The following measures can be proposed to counter extremism.
It is extremely important to establish a concept of state ideological policy. Its basic element could be a national idea that would genuinely unite Russia’s unified multinational people. The concept could stipulate specific long-term and medium-term measures, aimed at the ideological education of our younger generation. Conscious resistance to radical religious and other ideologies could knock out the foundations on which current extremist ideologies are constructed. With this protection in place, even the most generous outside financing of destabilizing the situation in Russia will prove useless.
It is also important that youth are regarded by terrorist groups as a natural reserve. From this it follows that everything must be done to seize the initiative, to include young people at risk in the development and implementation of programs for countering armed extremism.
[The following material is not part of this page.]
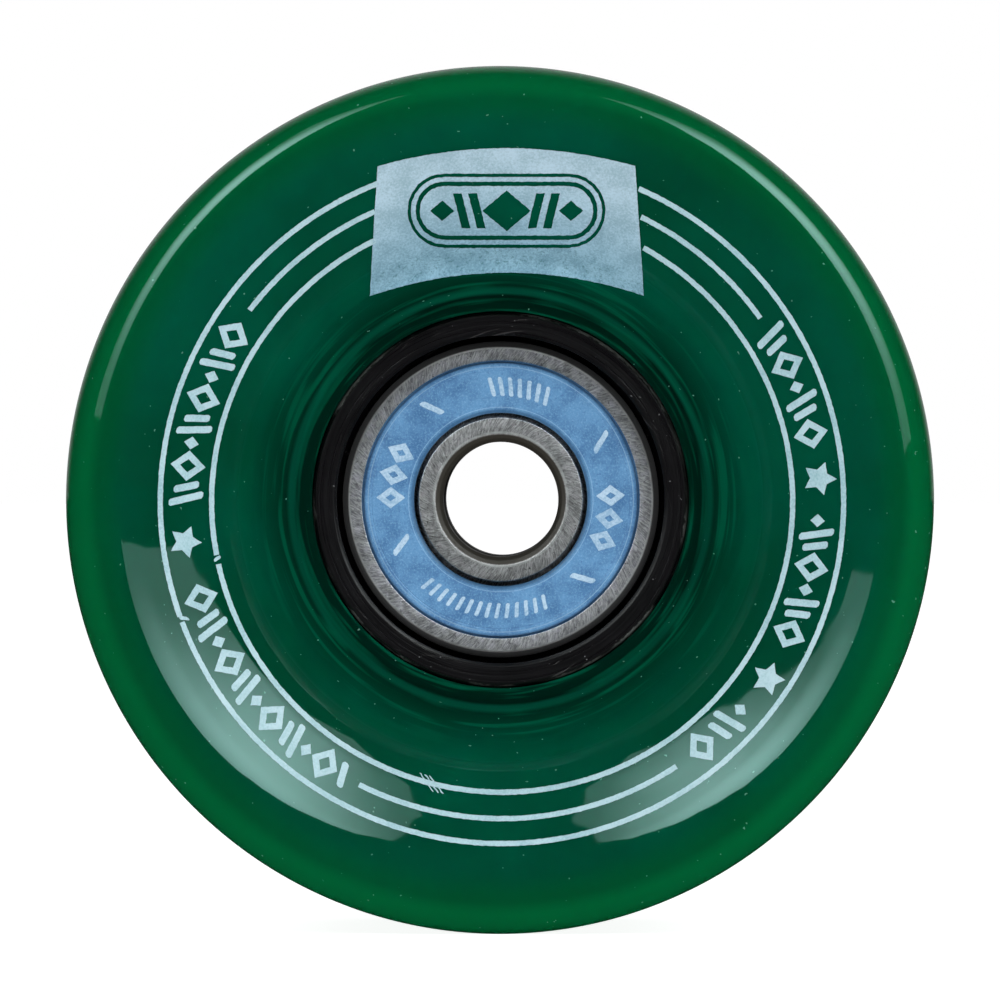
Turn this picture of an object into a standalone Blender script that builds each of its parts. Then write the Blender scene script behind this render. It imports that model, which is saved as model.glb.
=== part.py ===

It seems appropriate for the supervisory and regulatory authorities to organize a wide-ranging and detailed verification of the compliance with federal legislation of all religious, ethnocultural, and youth organizations, suspected of engaging in banned extremist activity.
Using the know-how of the Northern Caucasus, we should organize specific and narrowly targeted preventive work with members of informal youth associations in order to adopt measures aimed at procuring information about negative processes underway in the youth milieu and identifying the ideologues and leaders of radical organizations who involved young people in extremist activity.
The positive know-how of the Republic of Ingushetia is also worthy of support. They have established a military-patriotic club that unites the children of law enforcement officers who were killed in the line of duty and children of neutralized members of the bandit underground, which facilitates their rapprochement and shapes an atmosphere of mutual understanding among them.
The proposed concept sees it as expedient to define the limits of censoring the global Internet network in Russia, since at present this problem is causing a heated debate in the light of the stepping up of efforts by advocates of the right to the free receipt and dissemination of information. Interesting in this sense is the know-how of foreign states, opposing the US and its allies. Due to unprecedented pressure from information, they have taken steps to restrict foreign media in order to protect the national information space. Thus, for example, on March 10, 2016, China’s Ministry of Industry and Information Technology introduced a ban on electronic media fully or partly owned by foreign residents. These media will no longer be able to disseminate information through the Internet and, in the best case, by means of print publications. Chinese media will cooperate with foreign online media only with the permission of the ministry. Only Chinese nationals will be able to work in the management of national media. Online media servers can be located only in the People’s Republic of China.
It seems this know-how could be employed in Russia to a reasonable extent.
Internet providers must be furnished with a integrated set of rules for storing the personal information of their clients and users in the right amount in the event that such information is required when investigating cyber security violations.
In public places (libraries, schools, and other educational institutions) with access to the World Wide Web, filters restricting access to sites containing extremist content should be established.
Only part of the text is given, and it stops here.